During his stay, Benedict will visit the largest mosque in Amman and speak with Muslim leaders, some of whom are still angry over the 2006 speech. Jordan's Muslim Brotherhood, an opposition group in parliament, has called for a papal apology.

But it was Jordan's Royal Aal al-Bayt Institute, led by Prince Ghazi bin Muhammad, the king's religion adviser, that spearheaded the 2007 letter to all Christian churches from 138 global Muslim leaders. Aimed at heading off future conflict, "A Common Word Between You and Us" sparked high-level dialogues in 2008 based on shared values of "love of God and love of the neighbor."

This week's meeting offers the pope his greatest opportunity to lay out in public his vision for Catholic-Muslim relations. "Benedict XVI believes the real clash of civilizations in the world today runs not between Islam and the West, but between belief and unbelief," says Vatican correspondent John Allen, in the National Catholic Reporter. "His priority is a grand partnership with Muslims in defense of a robust role for religion in public affairs, as well as shared values such as the family and the sanctity of life." But first, concerns between the two faiths must be addressed.

The pope will also travel to Bethany Beyond the Jordan, the site on the east bank of the Jordan River where Jesus was baptized by John. King Abdullah has donated land in the area to several Christian churches, and the pope will bless the cornerstone of a Catholic cathedral under construction.

"The site is a Christian worship center and a national park, where, apart from the churches being built, we'll keep the area where John [the Baptist] lived as pristine as possible in a state of wilderness," says a high palace source. A center at the park will host Christian-Muslim conferences.

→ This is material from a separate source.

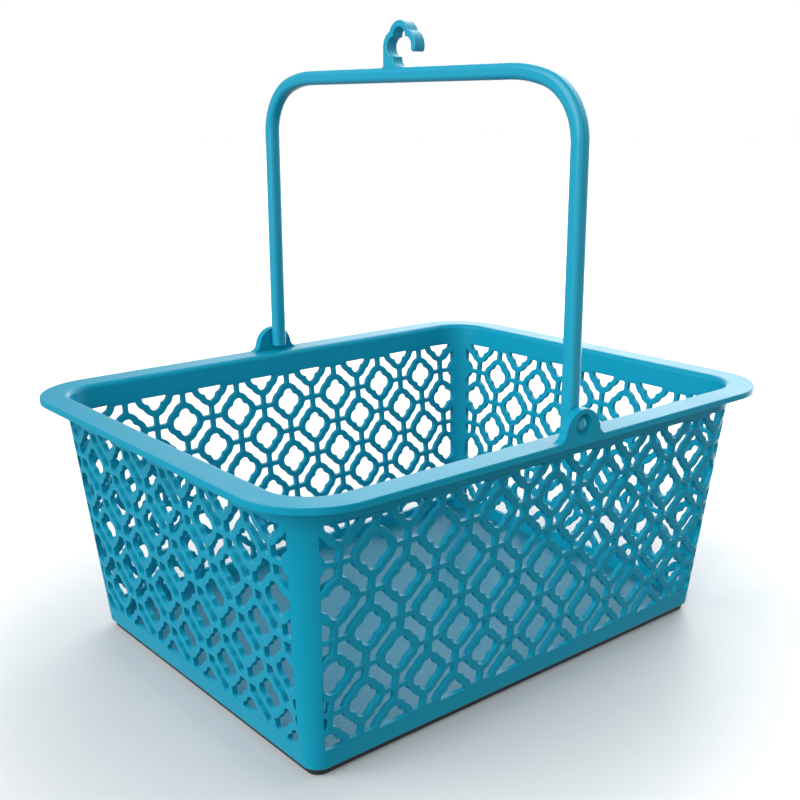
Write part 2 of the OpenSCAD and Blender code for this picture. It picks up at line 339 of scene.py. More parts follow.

Christian communities in the Holy Land descend from the earliest churches. But there has been an exodus from the region since 1948, with the Christian population dropping from 20 percent to less than 2 percent. The pope comes at a time of deep distress.

"The local church has been quietly opposed to the visit, partly because it's so close to Israel's incursion into Gaza," says the Rev. Drew Christiansen, editor of America magazine and a former church official in the Holy Land. (The Catholic pastor in Gaza has questioned why the pope would come at this time, particularly without visiting Gaza.)

The Catholic Church also has been in difficult negotiations for years with the Israeli government, which has cut back on visas for church personnel. The church recognized Israel in 1993 in an agreement that other treaties would follow to resolve tax and property issues. But negotiations have dragged on. Many feel the pope should not have come without resolution of some of these longstanding concerns, Father Christiansen says.